::: Supplied data

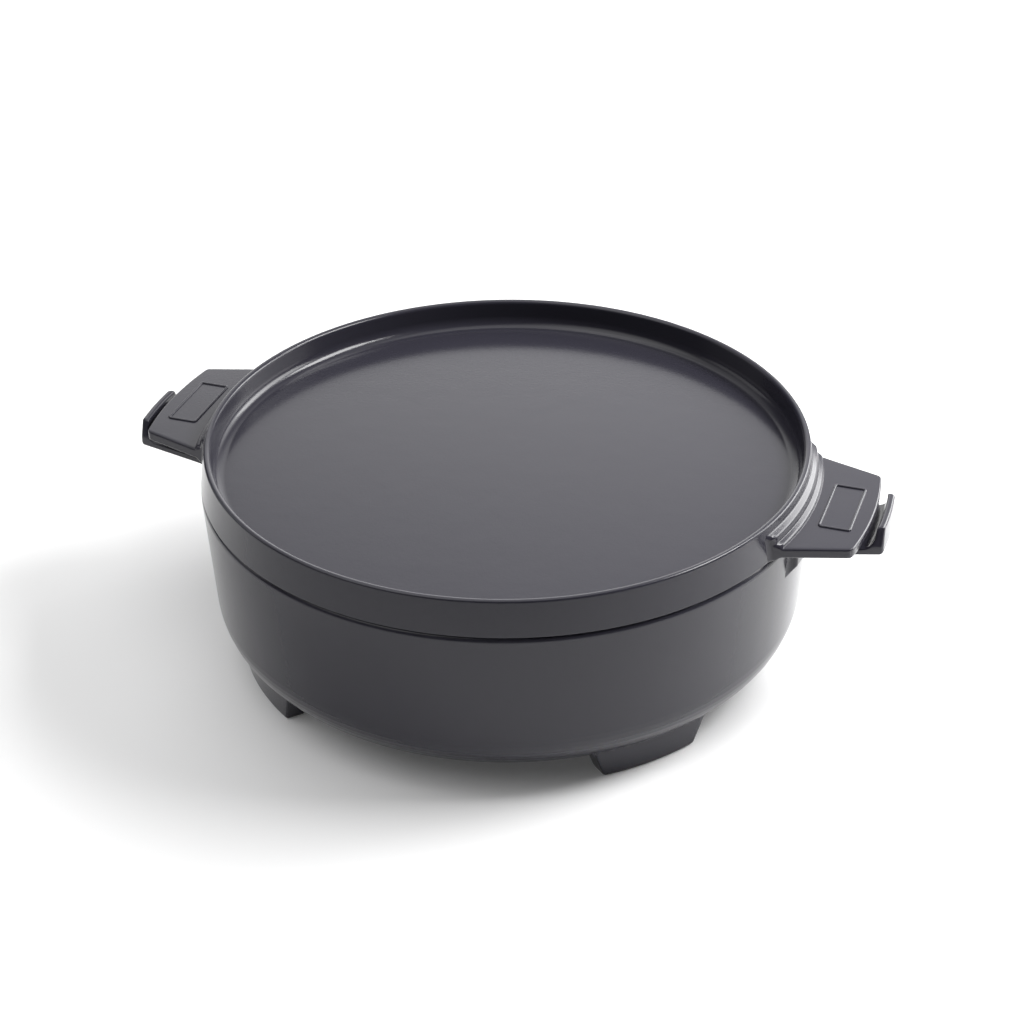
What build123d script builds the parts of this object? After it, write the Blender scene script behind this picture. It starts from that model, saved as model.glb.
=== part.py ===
from build123d import *
import math
import os

# A camp dutch oven in enamelled cast iron: a pot on four feet with two handles, and a lid that is a shallow pan
# with two handles of its own. Lengths are in millimetres and angles in degrees. The handles point along X, +Z is
# up, and the origin is on the ground under the middle of the pot.

# Heights that stack up from the ground
foot_height = 10.0
pot_height = 87.0
lid_rim_height = 18.6

# Pot: a drafted wall, a flat bottom and a large round between them
pot_rim_radius = 155.3
pot_draft = 3.75
pot_wall = 4.8
pot_floor = 5.0
pot_corner_radius = 27.5
pot_rim_outer_round = 3.0
pot_rim_inner_round = 1.1

# Feet: four curved pieces under the bottom's edge, wider at the root than on the ground
foot_angle = 43.4
foot_inset = 10.0
foot_thickness = 10.0
foot_length = 51.4
foot_flare = 7.0
foot_end_slant = 20.0
foot_round = 1.8

# Pot handles: a flat plate that ends in an upturned tab, with a corbel under its root
pot_handle_reach = 40.7
pot_handle_drop = 4.6
pot_handle_thickness = 3.6
pot_handle_root_width = 60.7
pot_handle_taper = 15.4
pot_handle_round = 1.8
pot_handle_corner_radius = 1.5
pot_handle_root_round = 2.0
corbel_depth = 3.6
corbel_height = 6.6
corbel_slant_height = 6.5
corbel_round = 1.5
tab_base_thickness = 5.0
tab_top_thickness = 3.6
tab_height = 10.3
tab_draft = 3.5
tab_lean = 19.5
tab_base_width = 39.4
tab_round = 1.3
tab_root_round = 5.0

# Lid: a shallow pan that flares towards the pot's rim
lid_flare = 2.5
lid_wall = 3.3
lid_rim_round = 1.2
lid_inner_rim_round = 1.9
lid_inner_draft = 1.5
recess_depth = 15.0
recess_round = 6.0
lid_floor = 5.0
lid_overhang = 0.3
lid_seat_round = 0.6

# Ring under the lid that keeps it in the pot's mouth
ring_clearance = 1.2
ring_inset = 0.8
ring_width = 5.5
ring_height = 3.0
ring_round = 1.0

# Lid handles: a tapered plate with a sloping collar and a half-round bead along its root
handle_gap = 3.0
lid_handle_lift = 1.9
lid_handle_thickness = 5.2
lid_handle_root_width = 92.0
lid_handle_taper = 17.1
lid_handle_round = 1.2
lid_handle_corner_radius = 2.0
collar_height = 5.3
collar_reach = 2.4
collar_slope = 30.0
collar_round = 1.2
bead_height = 1.8
bead_reach = 2.9
bead_round = 1.4
lid_root_reach = 4.5
lid_root_round = 2.0

# Frame raised on each lid handle, round a bare field
frame_tip_margin = 7.6
frame_root_margin = 4.2
frame_length = 41.6
frame_line = 1.5
frame_relief = 0.8
frame_corner_radius = 1.6

# How far the loose lid lies turned on the pot, clockwise as seen from above
lid_turn = 2.0

# How far a cutting or trimming shape runs past what it trims, and the half angle that takes in any one handle
overrun = 5.0
sweep_half_angle = 40.0

# Levels and radii that follow from these sizes
pot_bottom = foot_height
seam = pot_bottom + pot_height
lid_top = seam + lid_rim_height
pot_foot_radius = pot_rim_radius - pot_height * math.tan(math.radians(pot_draft))
pot_mouth_radius = pot_rim_radius - pot_wall
pot_handle_end = pot_rim_radius + pot_handle_reach
pot_handle_top = seam - pot_handle_drop
pot_handle_bottom = pot_handle_top - pot_handle_thickness
tab_inner_radius = pot_handle_end - tab_base_thickness
tab_setback = (pot_handle_thickness + tab_height) * math.tan(math.radians(tab_draft))
lid_seat_radius = pot_rim_radius - lid_overhang
lid_rim_radius = lid_seat_radius - lid_flare
lid_step_radius = pot_mouth_radius - ring_clearance
lid_under = lid_top - recess_depth - lid_floor
lid_handle_end = tab_inner_radius - handle_gap
lid_handle_bottom = seam + lid_handle_lift
lid_handle_top = lid_handle_bottom + lid_handle_thickness


def wall_radius(height):
    """Outer radius of the pot's drafted wall at a height above the ground."""
    return pot_rim_radius - (seam - height) * math.tan(math.radians(pot_draft))


def skirt_radius(height):
    """Outer radius of the lid's flared wall at a height above the ground."""
    return lid_rim_radius + (lid_top - height) * lid_flare / lid_rim_height


collar_face = skirt_radius(lid_handle_top) + collar_reach
bead_end = collar_face + bead_reach
frame_width = lid_handle_end - frame_tip_margin - frame_root_margin - bead_end


def rounded(corners, rounds):
    """Flat face through the corners, each one rounded by the radius given for it (0 leaves it sharp)."""
    face = make_face(Polyline(*corners, close=True)).face()
    for corner, radius in zip(corners, rounds):
        if radius > 0:
            vertex = face.vertices().sort_by_distance((*corner, 0))[0]
            face = face.fillet_2d(radius, [vertex])
    return face


def turned(corners, rounds):
    """Solid of revolution about Z from an outline of (radius, height) corners."""
    return revolve(Plane.XZ * rounded(corners, rounds), Axis.Z)


def turned_sector(corners, rounds):
    """The same for the stretch within the sweep angle on each side of +X."""
    profile = Plane.XZ * rounded(corners, rounds)
    return revolve(profile.rotate(Axis.Z, -sweep_half_angle), Axis.Z, 2 * sweep_half_angle)


def wedge(root_radius, root_width, taper, end_radius, corner_radius, low, high):
    """Block over +X that narrows outwards to an arc about Z, root_width wide where it crosses root_radius."""
    slope = math.tan(math.radians(taper))
    inner = root_radius - root_width / 2
    outer = end_radius + overrun
    inner_half = root_width / 2 + (root_radius - inner) * slope
    outer_half = root_width / 2 - (outer - root_radius) * slope
    plan = [(inner, -inner_half), (outer, -outer_half), (outer, outer_half), (inner, inner_half)]
    face = (make_face(Polyline(*plan, close=True)) & Circle(end_radius)).face()
    tips = face.vertices().group_by(Axis.X)[-1]
    return extrude(Plane.XY.offset(low) * face.fillet_2d(corner_radius, tips), high - low)


# Pot

def pot_outer_corners():
    return [(0, pot_bottom), (pot_foot_radius, pot_bottom), (pot_rim_radius, seam), (0, seam)]


def pot_body():
    """The pot as if it were full, to trim what is cast onto it."""
    return turned(pot_outer_corners(), [0, pot_corner_radius, 0, 0])


def pot_shell():
    """Wall and bottom in one, with the rim's two edges rounded."""
    inner_bottom = pot_bottom + pot_floor
    corners = [
        (0, pot_bottom),
        (pot_foot_radius, pot_bottom),
        (pot_rim_radius, seam),
        (pot_mouth_radius, seam),
        (wall_radius(inner_bottom) - pot_wall, inner_bottom),
        (0, inner_bottom),
    ]
    inner_round = pot_corner_radius - pot_floor
    return turned(corners, [0, pot_corner_radius, pot_rim_outer_round, pot_rim_inner_round, inner_round, 0])


def pot_foot():
    """One foot over +X: a ring's section between two slanted ends, cut to the pot's underside."""
    outer = pot_foot_radius - foot_inset
    inner = outer - foot_thickness
    top = foot_height + pot_corner_radius
    section = [
        (inner, 0),
        (outer, 0),
        (outer + top * math.tan(math.radians(foot_flare)), top),
        (inner, top),
    ]
    ring = turned_sector(section, [foot_round, foot_round, 0, 0])
    spread = top * math.tan(math.radians(foot_end_slant))
    half = foot_length / 2
    front = [(-half, 0), (half, 0), (half + spread, top), (-half - spread, top)]
    profile = Plane.YZ.offset(inner - overrun) * rounded(front, [foot_round, foot_round, 0, 0])
    ends = extrude(profile, foot_thickness + foot_inset + 2 * overrun)
    return (ring & ends) - pot_body()


def pot_handle():
    """Plate, tab and corbel over +X, cut to the pot's wall."""
    core = pot_mouth_radius
    root = wall_radius(pot_handle_top)
    corbel_face = wall_radius(pot_handle_bottom) + corbel_depth
    corbel_bottom = pot_handle_bottom - corbel_height
    toe = corbel_bottom - corbel_slant_height
    toe_slope = corbel_slant_height / (corbel_face - wall_radius(toe))
    tab_top = pot_handle_top + tab_height
    tab_crest = pot_handle_end - tab_setback
    section = [
        (core, pot_handle_top + 1.5 * pot_handle_root_round),
        (root, pot_handle_top + 1.5 * pot_handle_root_round),
        (root, pot_handle_top),
        (tab_inner_radius, pot_handle_top),
        (tab_crest - tab_top_thickness, tab_top),
        (tab_crest, tab_top),
        (pot_handle_end, pot_handle_bottom),
        (corbel_face, pot_handle_bottom),
        (corbel_face, corbel_bottom),
        (core, corbel_bottom - (corbel_face - core) * toe_slope),
    ]
    rounds = [
        0,
        0,
        pot_handle_root_round,
        tab_root_round,
        tab_round,
        tab_round,
        pot_handle_round,
        corbel_round,
        corbel_round,
        0,
    ]
    bar = turned_sector(section, rounds)
    low = toe - overrun
    high = tab_top + overrun
    plan = (root, pot_handle_root_width, pot_handle_taper, pot_handle_end, pot_handle_corner_radius)
    body = bar & wedge(*plan, low, high)
    lean = math.tan(math.radians(tab_lean))
    rise = tab_height + overrun
    half = tab_base_width / 2
    for side in (1, -1):
        waste = [
            (side * half, 0),
            (side * (half - rise * lean), rise),
            (side * (half + overrun), rise),
            (side * (half + overrun), 0),
        ]
        profile = Plane.YZ.offset(root + overrun) * Pos(0, pot_handle_top) * rounded(waste, [0] * len(waste))
        body -= extrude(profile, pot_handle_reach)
    return body - pot_body()


# Lid

def lid_body():
    """The lid as if its recess were full, to trim what is cast onto it."""
    corners = [(0, seam), (lid_seat_radius, seam), (lid_rim_radius, lid_top), (0, lid_top)]
    return turned(corners, [0] * len(corners))


def lid_pan():
    """Floor, seat and rim of the lid in one."""
    floor_top = lid_top - recess_depth
    inner_top = lid_rim_radius - lid_wall
    inner_bottom = inner_top - recess_depth * math.tan(math.radians(lid_inner_draft))
    corners = [
        (0, lid_under),
        (lid_step_radius, lid_under),
        (lid_step_radius, seam),
        (lid_seat_radius, seam),
        (lid_rim_radius, lid_top),
        (inner_top, lid_top),
        (inner_bottom, floor_top),
        (0, floor_top),
    ]
    rounds = [0, 0, 0, lid_seat_round, lid_rim_round, lid_inner_rim_round, recess_round, 0]
    return turned(corners, rounds)


def lid_locating_ring():
    """Plain ring under the lid's floor, just inside the pot's mouth."""
    outer = lid_step_radius - ring_inset
    inner = outer - ring_width
    low = lid_under - ring_height
    corners = [(inner, lid_under), (inner, low), (outer, low), (outer, lid_under)]
    return turned(corners, [0, ring_round, ring_round, 0])


def lid_handle():
    """Plate, collar and bead over +X, cut to the lid's flared wall."""
    core = lid_rim_radius - lid_wall
    collar_edge = lid_handle_top + collar_height
    collar_crest = collar_edge + (collar_face - core) * math.tan(math.radians(collar_slope))
    root_end = lid_seat_radius + lid_root_reach
    section = [
        (core, collar_crest),
        (collar_face, collar_edge),
        (collar_face, lid_handle_top + bead_height),
        (bead_end, lid_handle_top + bead_height),
        (bead_end, lid_handle_top),
        (lid_handle_end, lid_handle_top),
        (lid_handle_end, lid_handle_bottom),
        (root_end, lid_handle_bottom),
        (lid_seat_radius + lid_root_round, seam),
        (core, seam),
    ]
    rounds = [0, collar_round, 0, bead_round, 0, lid_handle_round, lid_handle_round, lid_root_round, 0, 0]
    bar = turned_sector(section, rounds)
    low = seam - overrun
    high = lid_top
    plan = (lid_rim_radius, lid_handle_root_width, lid_handle_taper, lid_handle_end, lid_handle_corner_radius)
    return (bar & wedge(*plan, low, high)) - lid_body()


def lid_handle_frame():
    """Raised rectangular line on the handle's plate."""
    middle = lid_handle_end - frame_tip_margin - frame_width / 2
    outer = RectangleRounded(frame_width, frame_length, frame_corner_radius)
    inner_round = frame_corner_radius - frame_line / 2
    inner = RectangleRounded(frame_width - 2 * frame_line, frame_length - 2 * frame_line, inner_round)
    return extrude(Pos(middle, 0, lid_handle_top) * (outer - inner), frame_relief)


# Write every piece

os.makedirs("parts", exist_ok=True)

pieces = {
    "pot_shell": pot_shell(),
    "lid_pan": lid_pan(),
    "lid_locating_ring": lid_locating_ring(),
}
sides = {"right": 0, "left": 180}
for side, turn in sides.items():
    pieces["pot_handle_" + side] = pot_handle().rotate(Axis.Z, turn)
    pieces["lid_handle_" + side] = lid_handle().rotate(Axis.Z, turn - lid_turn)
    pieces["lid_handle_frame_" + side] = lid_handle_frame().rotate(Axis.Z, turn - lid_turn)

feet = {
    "pot_foot_front_right": -foot_angle,
    "pot_foot_back_right": foot_angle,
    "pot_foot_back_left": 180 - foot_angle,
    "pot_foot_front_left": 180 + foot_angle,
}
for name, turn in feet.items():
    pieces[name] = pot_foot().rotate(Axis.Z, turn)

for name, piece in pieces.items():
    export_step(piece, "parts/" + name + ".step")
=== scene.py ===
import math

import bpy
import numpy as np
from mathutils import Matrix


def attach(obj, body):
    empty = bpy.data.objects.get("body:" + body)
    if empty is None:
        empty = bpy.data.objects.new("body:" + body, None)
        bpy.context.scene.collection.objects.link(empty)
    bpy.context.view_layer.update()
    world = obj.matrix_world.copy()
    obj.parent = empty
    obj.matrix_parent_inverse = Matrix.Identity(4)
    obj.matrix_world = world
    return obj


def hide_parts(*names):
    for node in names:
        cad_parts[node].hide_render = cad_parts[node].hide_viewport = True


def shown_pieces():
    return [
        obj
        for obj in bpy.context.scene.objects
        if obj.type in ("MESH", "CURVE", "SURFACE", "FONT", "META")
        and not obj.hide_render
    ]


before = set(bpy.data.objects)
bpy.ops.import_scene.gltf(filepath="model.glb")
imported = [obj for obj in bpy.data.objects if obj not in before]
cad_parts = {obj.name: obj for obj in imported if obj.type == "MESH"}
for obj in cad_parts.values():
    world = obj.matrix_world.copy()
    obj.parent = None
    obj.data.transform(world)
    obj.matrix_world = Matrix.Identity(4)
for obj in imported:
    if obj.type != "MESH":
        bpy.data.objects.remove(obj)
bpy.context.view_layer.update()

# Pot
# The pot is one iron casting with a drafted wall and a flat bottom, and a large round runs between them. It
# is coated inside and out with dark grey enamel, which softens the rim's two edges.

MM = 0.001

POT_BOTTOM = 10.0
SEAM = 97.0
POT_RIM_RADIUS = 155.3
POT_DRAFT = 3.75
POT_WALL = 4.8
POT_FLOOR = 5.0
POT_CORNER_RADIUS = 27.5
POT_RIM_OUTER_ROUND = 3.0
POT_RIM_INNER_ROUND = 1.1


def pot_wall_radius(height):
    """Outer radius of the pot: the rim's radius less the drop below the rim times the draft's tangent."""
    return POT_RIM_RADIUS - (SEAM - height) * math.tan(math.radians(POT_DRAFT))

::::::

Print exactly the lines above from the one with "for side, turn" to the one with "bpy.data.objects.remove(obj)", including both.

--- Solution to this exercise ---
for side, turn in sides.items():
    pieces["pot_handle_" + side] = pot_handle().rotate(Axis.Z, turn)
    pieces["lid_handle_" + side] = lid_handle().rotate(Axis.Z, turn - lid_turn)
    pieces["lid_handle_frame_" + side] = lid_handle_frame().rotate(Axis.Z, turn - lid_turn)

feet = {
    "pot_foot_front_right": -foot_angle,
    "pot_foot_back_right": foot_angle,
    "pot_foot_back_left": 180 - foot_angle,
    "pot_foot_front_left": 180 + foot_angle,
}
for name, turn in feet.items():
    pieces[name] = pot_foot().rotate(Axis.Z, turn)

for name, piece in pieces.items():
    export_step(piece, "parts/" + name + ".step")
=== scene.py ===
import math

import bpy
import numpy as np
from mathutils import Matrix


def attach(obj, body):
    empty = bpy.data.objects.get("body:" + body)
    if empty is None:
        empty = bpy.data.objects.new("body:" + body, None)
        bpy.context.scene.collection.objects.link(empty)
    bpy.context.view_layer.update()
    world = obj.matrix_world.copy()
    obj.parent = empty
    obj.matrix_parent_inverse = Matrix.Identity(4)
    obj.matrix_world = world
    return obj


def hide_parts(*names):
    for node in names:
        cad_parts[node].hide_render = cad_parts[node].hide_viewport = True


def shown_pieces():
    return [
        obj
        for obj in bpy.context.scene.objects
        if obj.type in ("MESH", "CURVE", "SURFACE", "FONT", "META")
        and not obj.hide_render
    ]


before = set(bpy.data.objects)
bpy.ops.import_scene.gltf(filepath="model.glb")
imported = [obj for obj in bpy.data.objects if obj not in before]
cad_parts = {obj.name: obj for obj in imported if obj.type == "MESH"}
for obj in cad_parts.values():
    world = obj.matrix_world.copy()
    obj.parent = None
    obj.data.transform(world)
    obj.matrix_world = Matrix.Identity(4)
for obj in imported:
    if obj.type != "MESH":
        bpy.data.objects.remove(obj)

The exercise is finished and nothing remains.